Exercise prompt:
Give the material again in full, matching it exactly.

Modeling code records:
=-=-=

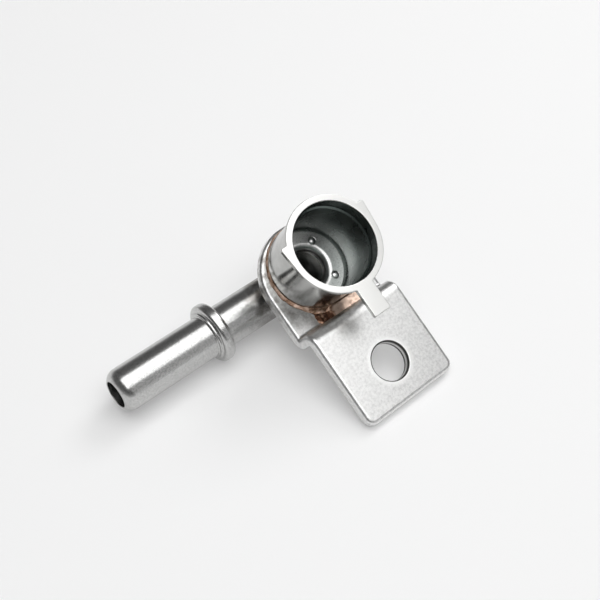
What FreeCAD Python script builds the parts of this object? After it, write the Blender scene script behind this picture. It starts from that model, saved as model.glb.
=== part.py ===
import FreeCAD, Part
import math
import os
from FreeCAD import Vector

# Fuel injector cap: a drawn cup, a floor ring, an inlet chamber, a folded bracket and a fuel tube,
# brazed together with copper. Millimetres. The origin is on the cup's axis in the bracket plate's
# top face, +Z points out of the cup's mouth, the tube runs along -X and the bolt leaf points to -Y.

# Drawn cup
cup_outer_radius = 8.0
cup_wall = 0.65
cup_floor_top_z = -1.25
cup_floor_thickness = 0.9
cup_corner_round = 0.95
cup_foot_round = 1.0
mouth_step = 0.3
mouth_height = 12.7
mouth_edge_round = 0.1
lead_in_depth = 2.6
lead_in_taper = 0.3

# Lip with two hooked ears and a locating tab
lip_width = 0.84
lip_thickness = 0.85
lip_edge_round = 0.15
lip_root_round = 0.3
ear_stand_out = 1.21
ear_face_y = 3.95
ear_tip_round = 0.4
tab_half_width = 1.8
tab_length = 5.26
tab_corner_round = 0.35
notch_round = 0.3

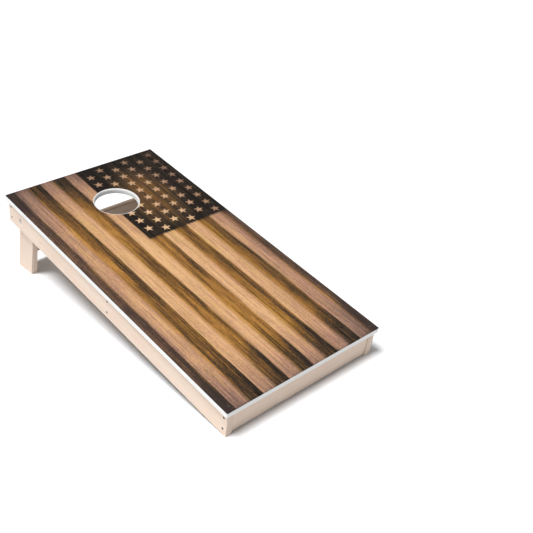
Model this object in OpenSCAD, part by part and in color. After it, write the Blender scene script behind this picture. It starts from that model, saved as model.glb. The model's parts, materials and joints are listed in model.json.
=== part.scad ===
// Folding-leg cornhole board, standing in its playing position.
//
// Millimetres. +Z is up, +Y runs from the low front end to the high end with the hole, and +X is
// the right-hand side for a player who faces the board. The origin is on the floor, under the
// middle of the whole object. Board coordinates are used for everything fixed to the deck:
// x across, y back from the deck's front edge, z up from the deck's playing face.

/* [Deck] */
// Width of the deck
deck_w = 609.6; // [450:0.1:760]
// Length of the deck
deck_l = 1219.2; // [900:0.1:1500]
// Thickness of the plywood deck
deck_t = 18; // [12:0.5:25]
// Diameter of the bag hole
hole_d = 152.4; // [110:0.1:190]
// Distance from the deck's back edge to the middle of the hole
hole_from_back = 228.6; // [180:0.1:300]
// Radius of the deck's four corners in plan
corner_r = 4; // [3:0.5:20]
// Radius of the rounding along the deck's top edges
edge_r = 1; // [0.5:0.25:2.5]
// Radius of the rounding of the hole's rim
rim_r = 4.5; // [1:0.25:6]
// Slope of the deck in the playing position, in degrees
tilt = 10; // [6:0.25:14]

/* [Frame] */
// Thickness of the boards that the frame and legs are cut from
stock_t = 22; // [18:0.5:30]
// Height of the frame rails
rail_h = 89; // [80:0.5:120]
// Radius of the eased long edges of every board
ease_r = 1.5; // [0.5:0.25:3]
// How far the deck overhangs the side rails at each side
side_lip = 10; // [4:0.5:20]
// How far the deck overhangs the side rails at the front
front_lip = 6; // [3:0.5:15]
// How far the deck overhangs the side rails at the back
back_lip = 4; // [3:0.5:15]
// Setback of the front and back rails from the ends of the side rails
rail_recess = 4.5; // [1:0.5:12]
// Height of the cross rails' lower edges above those of the side rails
cross_rail_lift = 2.5; // [0:0.25:6]
// Distance from the deck's front edge to the middle of the centre brace
brace_from_front = 598.6; // [450:0.1:700]

/* [Legs] */
// Width of a leg
leg_w = 89; // [70:0.5:95]
// Gap that stays between a leg's rounded top and the deck above it
leg_top_gap = 1; // [0.5:0.25:4]
// Distance from the back rail's inner face to the pivot
pivot_from_back_rail = 51; // [49:0.1:80]
// Gap between the back edge of an open leg and the back rail that stops it
stop_gap = 0.2; // [0.1:0.1:1]
// Height of the crossbar between the legs
crossbar_h = 76; // [50:0.5:100]
// Distance from the pivot to the middle of the crossbar, along the leg
crossbar_from_pivot = 168; // [130:0.5:190]

/* [Pivot] */
// Diameter of the pivot bolt
bolt_d = 6.3; // [5:0.1:10]
// Diameter of the bolt's domed head
bolt_head_d = 14.6; // [13:0.1:24]
// Height of the bolt's domed head
bolt_head_h = 3.6; // [2.5:0.1:6]
// Depth of the square neck under the head
bolt_neck_h = 4.5; // [3:0.1:8]
// Length of thread that stands out past the nut
bolt_stick_out = 2; // [1:0.5:6]
// Radial clearance between the bolt and a leg
leg_bore_gap = 0.08; // [0.02:0.01:0.1]
// Outer diameter of the washers
washer_d = 18.5; // [16:0.1:28]
// Thickness of the spacer washer between a rail and a leg
spacer_t = 1.2; // [1:0.1:3]
// Thickness of the washer under the nut
nut_washer_t = 1.6; // [1:0.1:3]
// Side play of a leg against the washer on each of its faces
side_play = 0.3; // [0.2:0.05:1]
// Width of the lock nut across its flats
nut_flats = 11.1; // [10.5:0.1:17]
// Height of the lock nut's hexagon
nut_hex_h = 5.5; // [4.5:0.1:9]
// Height of the collar that holds the nylon ring
nut_collar_h = 2.4; // [1.5:0.1:4]

/* [Screws] */
// Diameter of a screw's shank
screw_d = 4.2; // [3:0.1:5]
// Diameter of a countersunk screw head
screw_head_d = 8; // [6.5:0.1:10]
// Depth of a countersunk screw head
screw_head_h = 2.6; // [2:0.1:4]
// Length of the screws that hold the frame together
frame_screw_l = 50; // [40:1:64]
// Length of the screws that hold the deck down
deck_screw_l = 32; // [28:1:34]
// Depth of the filler that covers the deck screws
filler_h = 1.2; // [0.6:0.1:3]
// Distance between the two screws of a frame joint
frame_screw_spread = 44; // [30:1:56]
// Angle of the crossbar's pocket screws, in degrees
pocket_angle = 15; // [12:0.5:18]
// Diameter of a pocket hole
pocket_d = 9.5; // [9:0.1:11]
// Length of wood left between a pocket and the crossbar's end
pocket_web = 14; // [12:0.5:18]
// Length of the crossbar's pocket screws
pocket_screw_l = 32; // [28:1:34]
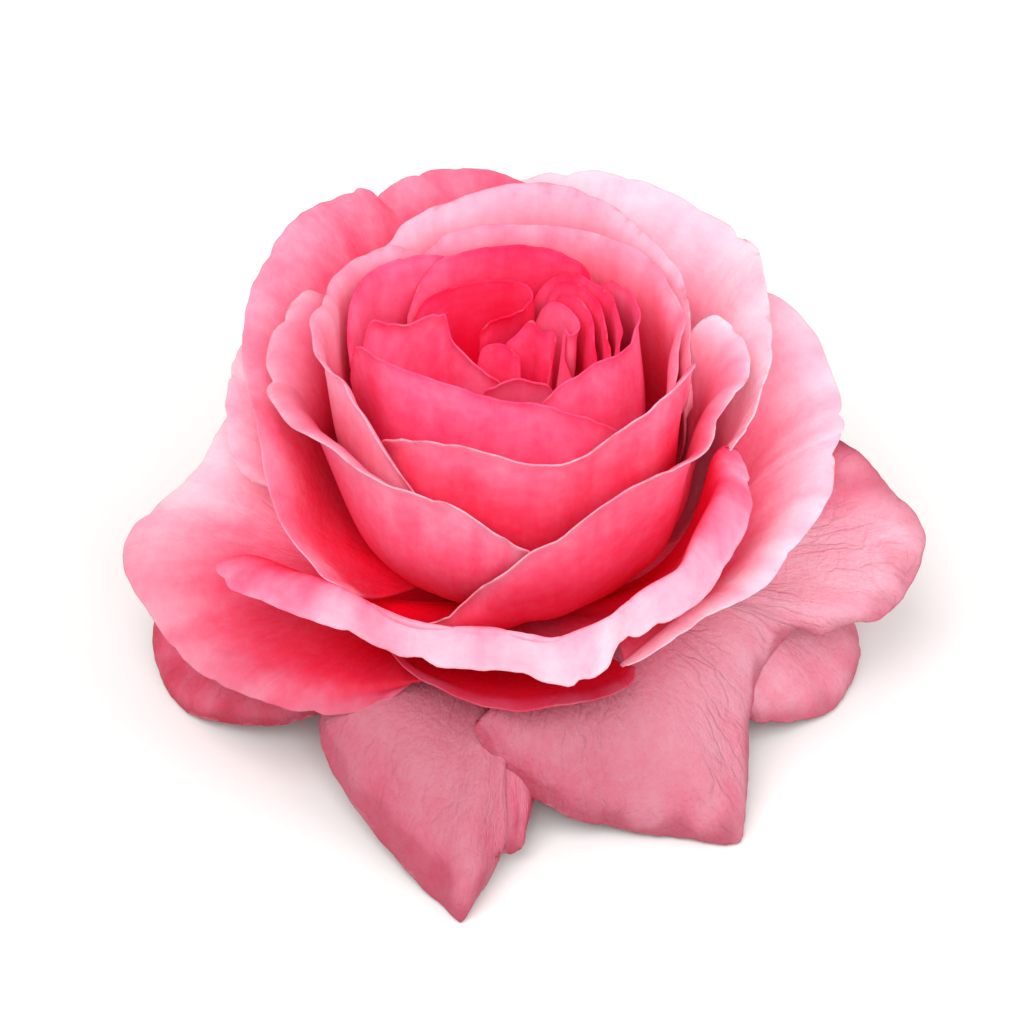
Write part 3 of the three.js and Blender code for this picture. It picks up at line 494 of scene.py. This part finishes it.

=-=-=

Response:
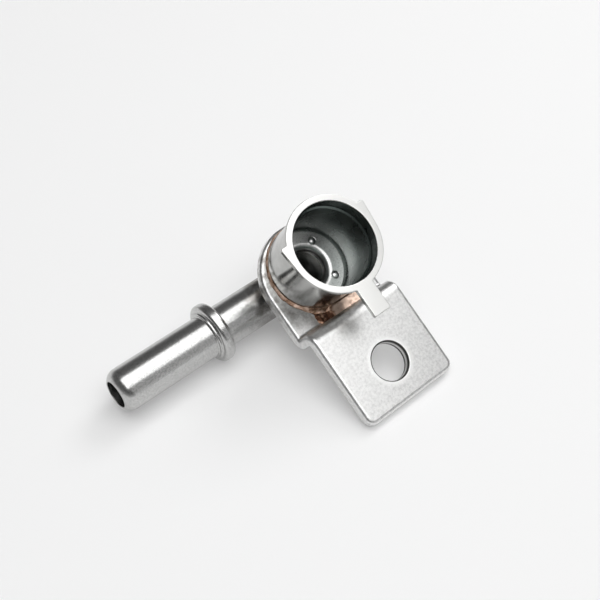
What FreeCAD Python script builds the parts of this object? After it, write the Blender scene script behind this picture. It starts from that model, saved as model.glb.
=== part.py ===
import FreeCAD, Part
import math
import os
from FreeCAD import Vector

# Fuel injector cap: a drawn cup, a floor ring, an inlet chamber, a folded bracket and a fuel tube,
# brazed together with copper. Millimetres. The origin is on the cup's axis in the bracket plate's
# top face, +Z points out of the cup's mouth, the tube runs along -X and the bolt leaf points to -Y.

# Drawn cup
cup_outer_radius = 8.0
cup_wall = 0.65
cup_floor_top_z = -1.25
cup_floor_thickness = 0.9
cup_corner_round = 0.95
cup_foot_round = 1.0
mouth_step = 0.3
mouth_height = 12.7
mouth_edge_round = 0.1
lead_in_depth = 2.6
lead_in_taper = 0.3

# Lip with two hooked ears and a locating tab
lip_width = 0.84
lip_thickness = 0.85
lip_edge_round = 0.15
lip_root_round = 0.3
ear_stand_out = 1.21
ear_face_y = 3.95
ear_tip_round = 0.4
tab_half_width = 1.8
tab_length = 5.26
tab_corner_round = 0.35
notch_round = 0.3

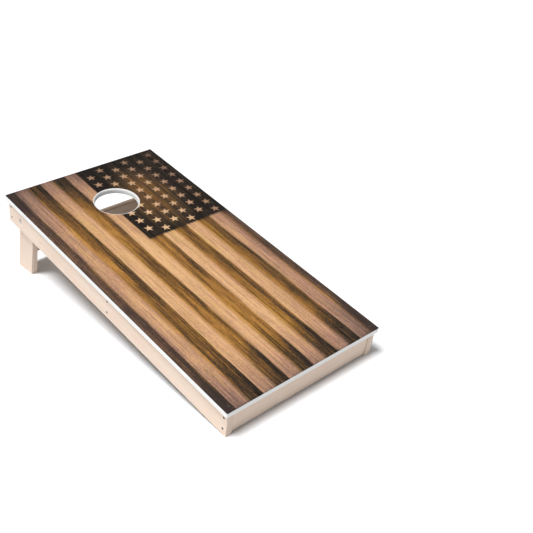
Model this object in OpenSCAD, part by part and in color. After it, write the Blender scene script behind this picture. It starts from that model, saved as model.glb. The model's parts, materials and joints are listed in model.json.
=== part.scad ===
// Folding-leg cornhole board, standing in its playing position.
//
// Millimetres. +Z is up, +Y runs from the low front end to the high end with the hole, and +X is
// the right-hand side for a player who faces the board. The origin is on the floor, under the
// middle of the whole object. Board coordinates are used for everything fixed to the deck:
// x across, y back from the deck's front edge, z up from the deck's playing face.

/* [Deck] */
// Width of the deck
deck_w = 609.6; // [450:0.1:760]
// Length of the deck
deck_l = 1219.2; // [900:0.1:1500]
// Thickness of the plywood deck
deck_t = 18; // [12:0.5:25]
// Diameter of the bag hole
hole_d = 152.4; // [110:0.1:190]
// Distance from the deck's back edge to the middle of the hole
hole_from_back = 228.6; // [180:0.1:300]
// Radius of the deck's four corners in plan
corner_r = 4; // [3:0.5:20]
// Radius of the rounding along the deck's top edges
edge_r = 1; // [0.5:0.25:2.5]
// Radius of the rounding of the hole's rim
rim_r = 4.5; // [1:0.25:6]
// Slope of the deck in the playing position, in degrees
tilt = 10; // [6:0.25:14]

/* [Frame] */
// Thickness of the boards that the frame and legs are cut from
stock_t = 22; // [18:0.5:30]
// Height of the frame rails
rail_h = 89; // [80:0.5:120]
// Radius of the eased long edges of every board
ease_r = 1.5; // [0.5:0.25:3]
// How far the deck overhangs the side rails at each side
side_lip = 10; // [4:0.5:20]
// How far the deck overhangs the side rails at the front
front_lip = 6; // [3:0.5:15]
// How far the deck overhangs the side rails at the back
back_lip = 4; // [3:0.5:15]
// Setback of the front and back rails from the ends of the side rails
rail_recess = 4.5; // [1:0.5:12]
// Height of the cross rails' lower edges above those of the side rails
cross_rail_lift = 2.5; // [0:0.25:6]
// Distance from the deck's front edge to the middle of the centre brace
brace_from_front = 598.6; // [450:0.1:700]

/* [Legs] */
// Width of a leg
leg_w = 89; // [70:0.5:95]
// Gap that stays between a leg's rounded top and the deck above it
leg_top_gap = 1; // [0.5:0.25:4]
// Distance from the back rail's inner face to the pivot
pivot_from_back_rail = 51; // [49:0.1:80]
// Gap between the back edge of an open leg and the back rail that stops it
stop_gap = 0.2; // [0.1:0.1:1]
// Height of the crossbar between the legs
crossbar_h = 76; // [50:0.5:100]
// Distance from the pivot to the middle of the crossbar, along the leg
crossbar_from_pivot = 168; // [130:0.5:190]

/* [Pivot] */
// Diameter of the pivot bolt
bolt_d = 6.3; // [5:0.1:10]
// Diameter of the bolt's domed head
bolt_head_d = 14.6; // [13:0.1:24]
// Height of the bolt's domed head
bolt_head_h = 3.6; // [2.5:0.1:6]
// Depth of the square neck under the head
bolt_neck_h = 4.5; // [3:0.1:8]
// Length of thread that stands out past the nut
bolt_stick_out = 2; // [1:0.5:6]
// Radial clearance between the bolt and a leg
leg_bore_gap = 0.08; // [0.02:0.01:0.1]
// Outer diameter of the washers
washer_d = 18.5; // [16:0.1:28]
// Thickness of the spacer washer between a rail and a leg
spacer_t = 1.2; // [1:0.1:3]
// Thickness of the washer under the nut
nut_washer_t = 1.6; // [1:0.1:3]
// Side play of a leg against the washer on each of its faces
side_play = 0.3; // [0.2:0.05:1]
// Width of the lock nut across its flats
nut_flats = 11.1; // [10.5:0.1:17]
// Height of the lock nut's hexagon
nut_hex_h = 5.5; // [4.5:0.1:9]
// Height of the collar that holds the nylon ring
nut_collar_h = 2.4; // [1.5:0.1:4]

/* [Screws] */
// Diameter of a screw's shank
screw_d = 4.2; // [3:0.1:5]
// Diameter of a countersunk screw head
screw_head_d = 8; // [6.5:0.1:10]
// Depth of a countersunk screw head
screw_head_h = 2.6; // [2:0.1:4]
// Length of the screws that hold the frame together
frame_screw_l = 50; // [40:1:64]
// Length of the screws that hold the deck down
deck_screw_l = 32; // [28:1:34]
// Depth of the filler that covers the deck screws
filler_h = 1.2; // [0.6:0.1:3]
// Distance between the two screws of a frame joint
frame_screw_spread = 44; // [30:1:56]
// Angle of the crossbar's pocket screws, in degrees
pocket_angle = 15; // [12:0.5:18]
// Diameter of a pocket hole
pocket_d = 9.5; // [9:0.1:11]
// Length of wood left between a pocket and the crossbar's end
pocket_web = 14; // [12:0.5:18]
// Length of the crossbar's pocket screws
pocket_screw_l = 32; // [28:1:34]
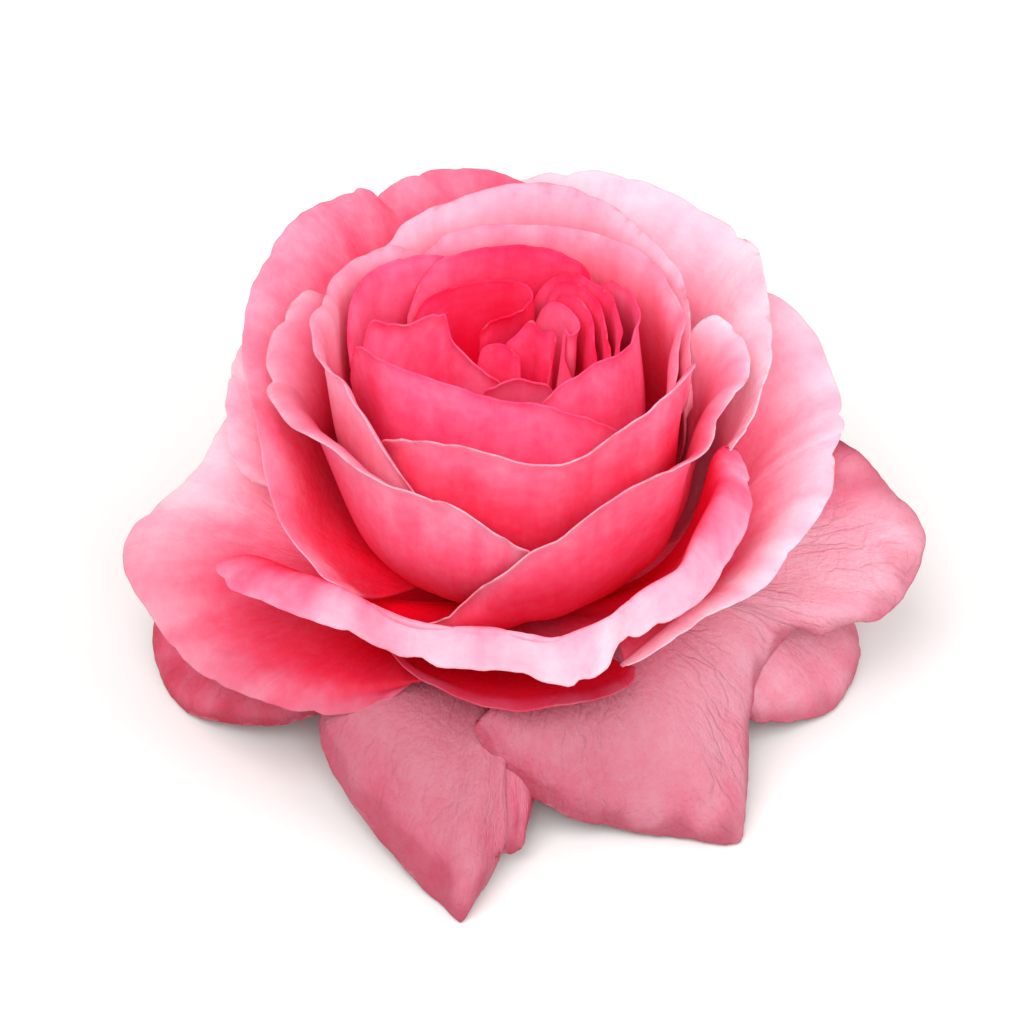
Write part 3 of the three.js and Blender code for this picture. It picks up at line 494 of scene.py. This part finishes it.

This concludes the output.